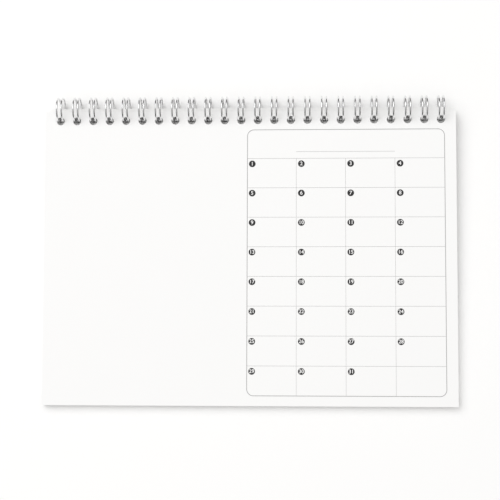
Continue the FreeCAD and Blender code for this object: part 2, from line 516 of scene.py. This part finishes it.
class CALENDAR_OT_add_leaves(bpy.types.Operator):
    """Adds the pad as separate punched leaves, each a little out of line"""

    bl_idname = "calendar.add_leaves"
    bl_label = "Add Leaves"
    bl_options = {"REGISTER", "UNDO"}

    def execute(self, context):
        paper = context.scene.calendar_paper
        wire = context.scene.calendar_wire
        model = punched_leaf(paper, wire)
        strays = np.random.default_rng(7).uniform(-1, 1, (paper.leaf_count, 2))
        leaves = []
        for index in range(paper.leaf_count):
            # 0 for the top leaf, which lies true, and 1 for the lowest
            depth = (paper.leaf_count - 1 - index) / max(1, paper.leaf_count - 1)
            stray = strays[index] * paper.stray * min(1.0, depth * 4)
            leaf = copy_of(model)
            raised = index * paper.leaf_pitch + paper.leaf_pitch - paper.leaf_thickness
            leaf.location = (stray[0], abs(stray[1]) + paper.fan * depth, raised)
            leaves.append(leaf)
        bpy.data.objects.remove(model)
        pad = join(leaves, "calendar_leaves")
        settle(pad, page_place(paper))
        dress(pad, paper_material("uncoated_paper", paper.paper_colour))
        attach(pad, "pages")
        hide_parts("month_sheets")
        return {"FINISHED"}


# The twin loop wire

def extrude_along(offset):
    bpy.ops.mesh.extrude_region_move(TRANSFORM_OT_translate={"value": offset})


def spin_round(centre, axis, angle, steps):
    """Sweeps the open end counterclockwise about the axis: a negative angle to the spin tool."""
    bpy.ops.mesh.spin(steps=steps, angle=-angle, center=centre, axis=axis, use_auto_merge=False)


def wire_period(wire):
    """One twin loop with half a straight at each side, the loops' centre at the origin."""
    deselect_all()
    radius = (wire.loop_diameter - wire.wire_diameter) / 2
    half = wire.twin_spacing / 2
    bend = wire.root_bend
    root = math.atan(bend / radius) - math.asin(wire.seam_drop / math.hypot(radius, bend))
    tip = root + 2 * math.pi - (bend + wire.tip_setback) / radius
    aside = Vector((1, 0, 0))
    root_point = Vector((0, -radius * math.cos(root), radius * math.sin(root)))
    tip_point = Vector((0, -radius * math.cos(tip), radius * math.sin(tip)))
    rise = Vector((0, math.sin(root), math.cos(root)))
    reach = Vector((0, math.sin(tip), math.cos(tip)))
    straight = wire.pitch / 2 - half - bend

    start = root_point - rise * bend - aside * (wire.pitch / 2)
    bpy.ops.mesh.primitive_circle_add(
        vertices=wire.sides,
        radius=wire.wire_diameter / 2,
        location=start,
        rotation=(0, math.pi / 2, 0),
    )
    piece = bpy.context.object
    bpy.ops.object.transform_apply(location=True, rotation=True, scale=True)
    bpy.ops.object.mode_set(mode="EDIT")
    bpy.ops.mesh.select_all(action="SELECT")
    extrude_along(aside * straight)
    turn = aside.cross(rise)
    spin_round(root_point - aside * (half + bend), turn, math.pi / 2, BEND_STEPS)
    spin_round((0, 0, 0), -aside, tip - root, LOOP_STEPS)
    spin_round(tip_point, -aside.cross(reach), math.pi, TIP_STEPS)
    spin_round((0, 0, 0), aside, tip - root, LOOP_STEPS)
    spin_round(root_point + aside * (half + bend), turn, math.pi / 2, BEND_STEPS)
    extrude_along(aside * straight)
    bpy.ops.object.mode_set(mode="OBJECT")
    return piece


def trim_end(side, place):
    """Cuts the comb square at one end and closes the cut."""
    bpy.ops.mesh.select_all(action="SELECT")
    bpy.ops.mesh.bisect(
        plane_co=(side * place, 0, 0), plane_no=(side, 0, 0), use_fill=True, clear_outer=True
    )


class CALENDAR_OT_add_wire(bpy.types.Operator):
    """Adds the binding's twin loop wire as one continuous comb"""

    bl_idname = "calendar.add_wire"
    bl_label = "Add Twin Loop Wire"
    bl_options = {"REGISTER", "UNDO"}

    def execute(self, context):
        paper = context.scene.calendar_paper
        wire = context.scene.calendar_wire
        comb = wire_period(wire)
        comb.location.x = -(wire.loop_count - 1) / 2 * wire.pitch
        select_only(comb)
        bpy.ops.object.transform_apply(location=True, rotation=True, scale=True)
        apply_modifier(
            comb,
            "ARRAY",
            count=wire.loop_count,
            use_relative_offset=False,
            use_constant_offset=True,
            constant_offset_displace=(wire.pitch, 0, 0),
            use_merge_vertices=True,
            merge_threshold=0.01 * MM,
        )
        select_only(comb)
        bpy.ops.object.mode_set(mode="EDIT")
        end = (wire.loop_count - 1) / 2 * wire.pitch + wire.twin_spacing / 2 + wire.root_bend
        trim_end(1, end)
        trim_end(-1, end)
        bpy.ops.mesh.select_all(action="SELECT")
        bpy.ops.mesh.remove_doubles(threshold=0.001 * MM)
        bpy.ops.mesh.normals_make_consistent(inside=False)
        bpy.ops.object.mode_set(mode="OBJECT")
        comb.name = "calendar_wire"
        comb.data.name = "calendar_wire"
        settle(comb, loop_place(paper, wire))
        bpy.ops.object.shade_smooth_by_angle(angle=math.radians(50))
        dress(comb, metal_material("plated_wire", wire.metal_colour))
        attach(comb, "binding")
        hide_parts("twin_loop_wire")
        return {"FINISHED"}


# The print

def dot_centre(props, place, day):
    """A day dot's centre on the page, from the box of all the dots."""
    low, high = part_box("date_dots")
    radius = props.dot_diameter / 2
    back = place.inverted()
    left = (back @ low).x + radius
    top = (back @ high).y - radius
    row, column = divmod(day, props.columns)
    return left + column * props.column_width, top - row * props.row_height


class CALENDAR_OT_add_numerals(bpy.types.Operator):
    """Adds the white day numerals on the printed dots"""

    bl_idname = "calendar.add_numerals"
    bl_label = "Add Day Numerals"
    bl_options = {"REGISTER", "UNDO"}

    def execute(self, context):
        paper = context.scene.calendar_paper
        props = context.scene.calendar_print
        place = page_place(paper)
        face = paper.leaf_count * paper.leaf_pitch + props.ink_thickness
        numerals = []
        for day in range(props.day_count):
            across, along = dot_centre(props, place, day)
            deselect_all()
            bpy.ops.object.text_add()
            numeral = bpy.context.object
            numeral.data.body = str(day + 1)
            numeral.data.size = props.numeral_size
            numeral.data.align_x = "CENTER"
            numeral.data.align_y = "CENTER"
            numeral.data.offset = NUMERAL_GROWTH
            numeral.data.extrude = NUMERAL_RELIEF
            bpy.ops.object.convert(target="MESH")
            numeral = bpy.context.object
            numeral.location = (across, along, face + NUMERAL_LIFT)
            numerals.append(numeral)
        page_numerals = join(numerals, "day_numerals")
        bpy.ops.object.transform_apply(location=True, rotation=True, scale=True)
        settle(page_numerals, place)
        dress(page_numerals, paper_material("numeral_white", paper.paper_colour))
        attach(page_numerals, "pages")
        return {"FINISHED"}


class CALENDAR_OT_finish_print(bpy.types.Operator):
    """Gives the ruled table and the day dots their inks"""

    bl_idname = "calendar.finish_print"
    bl_label = "Finish Print"
    bl_options = {"REGISTER", "UNDO"}

    def execute(self, context):
        props = context.scene.calendar_print
        line_ink = ink_material("light_grey_ink", props.line_colour, 0.12)
        dress(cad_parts["printed_table"], line_ink)
        dot_ink = ink_material("dark_grey_ink", props.dot_colour, 0.02)
        dress(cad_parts["date_dots"], dot_ink)
        return {"FINISHED"}


class CALENDAR_OT_finish_board(bpy.types.Operator):
    """Gives the back board its card finish"""

    bl_idname = "calendar.finish_board"
    bl_label = "Finish Board"
    bl_options = {"REGISTER", "UNDO"}

    def execute(self, context):
        paper = context.scene.calendar_paper
        card = paper_material("white_card", paper.card_colour, 0.975, 0.5)
        dress(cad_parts["back_board"], card)
        return {"FINISHED"}


# Camera, light and floor

def add_camera(props, place, face):
    data = bpy.data.cameras.new("camera")
    data.lens = props.lens
    data.sensor_width = SENSOR_WIDTH
    data.clip_start = CLIP_START
    camera = bpy.data.objects.new("camera", data)
    bpy.context.scene.collection.objects.link(camera)
    turn = Euler([math.radians(angle) for angle in props.camera_turn], "XYZ").to_matrix().to_4x4()
    page = place @ Matrix.Translation((0, 0, face))
    camera.matrix_world = page @ Matrix.Translation(props.camera_place) @ turn
    bpy.context.scene.camera = camera


def add_key_light(props):
    """A large soft light, high up behind the calendar's left side."""
    data = bpy.data.lights.new("key_light", "AREA")
    data.shape = "DISK"
    data.size = props.key_size
    data.energy = props.key_power
    light = bpy.data.objects.new("key_light", data)
    bpy.context.scene.collection.objects.link(light)
    place = Vector(props.key_place)
    aim = place.to_track_quat("Z", "Y").to_matrix().to_4x4()
    light.matrix_world = Matrix.Translation(place) @ aim


def floor_material():
    """Matt white floor, which keeps the object's shadow."""
    material, shader = new_material("white_floor")
    matt = shader.node("ShaderNodeBsdfDiffuse", {}, {"Color": FLOOR_COLOUR})
    shader.node("ShaderNodeOutputMaterial", {}, {"Surface": matt[0]})
    return material


def add_floor():
    deselect_all()
    bpy.ops.mesh.primitive_plane_add(size=FLOOR_SIZE, location=(0, 0, 0))
    floor = bpy.context.object
    floor.name = "floor"
    bpy.ops.object.transform_apply(location=True, rotation=True, scale=True)
    dress(floor, floor_material())


def add_sky(props):
    """Soft light from above. The wire mirrors a white ceiling over dark walls."""
    world = bpy.data.worlds.new("studio")
    world.use_nodes = True
    bpy.context.scene.world = world
    shader = Shader(world.node_tree)
    direction = shader.node("ShaderNodeTexCoord", {}, {})["Generated"]
    height = Value(shader, shader.node("ShaderNodeSeparateXYZ", {}, {0: direction})["Z"])
    rays = shader.node("ShaderNodeLightPath", {}, {})
    sky = shader.blend((height * 1.6).clamped(), WALL_COLOUR, SKY_COLOUR)
    ceiling = shader.blend(((height - 0.3) * 2.0).clamped(), MIRRORED_WALL, MIRRORED_CEILING)

    def background(colour, strength):
        return shader.node("ShaderNodeBackground", {}, {"Color": colour, "Strength": strength})[0]

    def choose(ray, otherwise, then):
        return shader.node("ShaderNodeMixShader", {}, {0: rays[ray], 1: otherwise, 2: then})[0]

    light = background(sky, props.sky_strength)
    mirrored = background(ceiling, MIRRORED_STRENGTH)
    surface = choose("Is Glossy Ray", light, mirrored)
    surface = choose("Is Camera Ray", surface, background(WHITE, 1.0))
    shader.node("ShaderNodeOutputWorld", {}, {"Surface": surface})


class CALENDAR_OT_add_stage(bpy.types.Operator):
    """Adds the floor, the soft light and the camera"""

    bl_idname = "calendar.add_stage"
    bl_label = "Add Stage"
    bl_options = {"REGISTER", "UNDO"}

    def execute(self, context):
        paper = context.scene.calendar_paper
        props = context.scene.calendar_stage
        context.scene.view_settings.view_transform = "Standard"
        add_floor()
        add_sky(props)
        add_key_light(props)
        add_camera(props, page_place(paper), paper.leaf_count * paper.leaf_pitch)
        return {"FINISHED"}


STEPS = (
    CALENDAR_OT_add_leaves,
    CALENDAR_OT_add_wire,
    CALENDAR_OT_finish_board,
    CALENDAR_OT_finish_print,
    CALENDAR_OT_add_numerals,
    CALENDAR_OT_add_stage,
)


class CALENDAR_PT_build(bpy.types.Panel):
    """Lists the steps and their sizes"""

    bl_label = "Calendar"
    bl_idname = "CALENDAR_PT_build"
    bl_space_type = "VIEW_3D"
    bl_region_type = "UI"
    bl_category = "Calendar"

    def draw(self, context):
        column = self.layout.column()
        for step in STEPS:
            column.operator(step.bl_idname)
        for name, group in GROUPS.items():
            for size in group.__annotations__:
                column.prop(getattr(context.scene, name), size)


CLASSES = (*GROUPS.values(), *STEPS, CALENDAR_PT_build)


def register():
    for item in CLASSES:
        bpy.utils.register_class(item)
    for name, group in GROUPS.items():
        setattr(bpy.types.Scene, name, PointerProperty(type=group))


def unregister():
    for name in GROUPS:
        delattr(bpy.types.Scene, name)
    for item in reversed(CLASSES):
        bpy.utils.unregister_class(item)


def main():
    register()
    for step in STEPS:
        group, name = step.bl_idname.split(".")
        getattr(getattr(bpy.ops, group), name)()


if __name__ == "__main__":
    main()
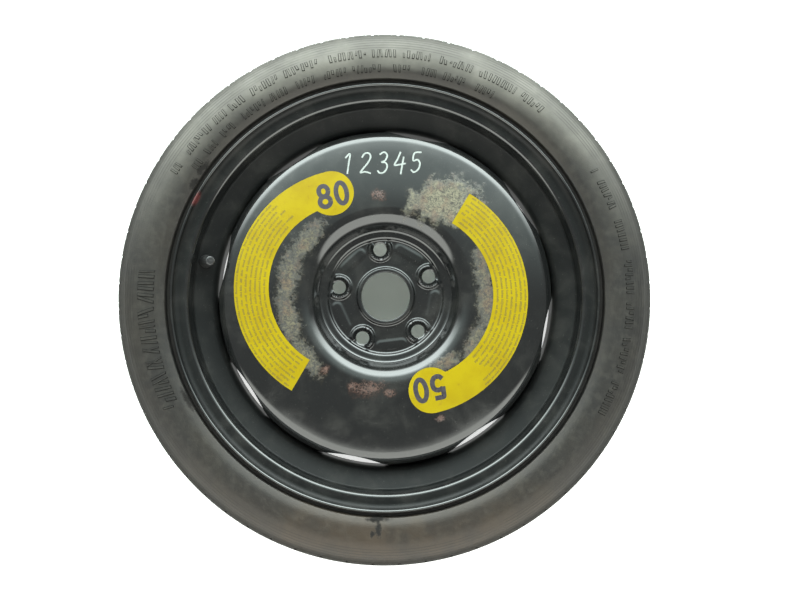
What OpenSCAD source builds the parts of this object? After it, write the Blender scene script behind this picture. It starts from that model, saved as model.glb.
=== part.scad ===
-*-*-
* _Task to complete_
Copy exactly the line containing "What OpenSCAD source" and every line after it, ending with the last line of the records above.

* _Written solution_
What OpenSCAD source builds the parts of this object? After it, write the Blender scene script behind this picture. It starts from that model, saved as model.glb.
=== part.scad ===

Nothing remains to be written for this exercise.